Встреча с Дмитрием Шостаковичем заставила пережить массу противоречивых эмоций: от осознания недостойности собственных произведений для внимания такого человека, удивления сосредоточенной внимательностью прослушивания до типично дипломатического рукопожатия мэтра. Решалась судьба выхода гибкой пластинки-иллюстрации к журналу «Кругозор», на которой были записаны Work Song Нэта Эддерли, авторская пьеса «Наша босанова» и инструментальная обработка песни Андрея Эшпая «Снегопад идет» в исполнении моего квинтета, не принадлежавшего ни к одному советскому музыкальному учреждению, что было в то время немыслимо для издания, но главное, и самой страшное — мой квинтет импровизировал!
Шостакович тогда произнес судьбоносное: «Импровизационность в музыке — это же замечательно!» Пластинка вышла. Разгромных статей не было. Так состоялся первый прорыв молодого современного джаза в сферу грамзаписи, мы пробили маленькую, но очень важную брешь в стене запретов. Это была, практически, первая запись молодых советских джазменов, выпущенная в СССР после войны. Следующим шагом на этом пути был выпуск нормальных виниловых грампластинок с записями ансамблей-лауреатов Второго московского джазового фестиваля «Джаз-65». Позже джаз стал выходить и на виниле.
В старших классах школы отец подарил мне радиоприемник «Минск» с коротковолновыми диапазонами, на которых не так сильно глушились «вражеские голоса» на русском языке, а музыкальные программы из Англии, Финляндии и Швейцарии не глушились вовсе. Это был лучший подарок, который только можно было представить! Он предопределил мою дальнейшую жизнь и выбор профессии.
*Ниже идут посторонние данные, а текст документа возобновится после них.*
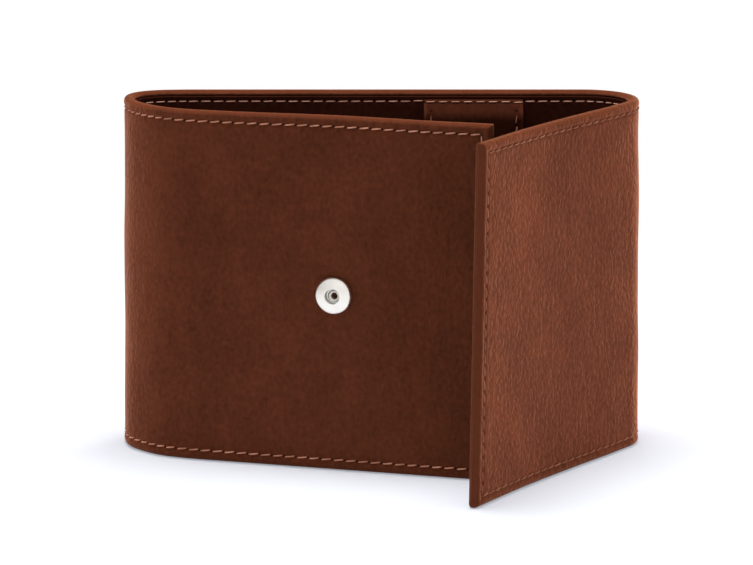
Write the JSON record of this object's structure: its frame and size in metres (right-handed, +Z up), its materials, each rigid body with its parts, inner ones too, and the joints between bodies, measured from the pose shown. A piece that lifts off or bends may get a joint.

Для нас, советских людей, любивших джаз, Уиллис Коновер и его программа «Music USA» стали «окном в Америку», открытым постоянно — мы ежедневно слушали и записывали на магнитофоны все, что передавал Уиллис Коновер.
А в конце 1974 года, когда «Арсенал» находился под полным запретом, без всякой перспективы, он оказал нам колоссальную поддержку — передал в очередной программе Music USA запись нашего неофициального концерта в Спасо-Хаусе — московской резиденции посла США. Международная репутация «Арсенала» резко возросла и ускорила официальное признание коллектива в СССР. Лично поблагодарить Коновера я смог только 1978 году на фестивале Jazz Jamboree в Варшаве.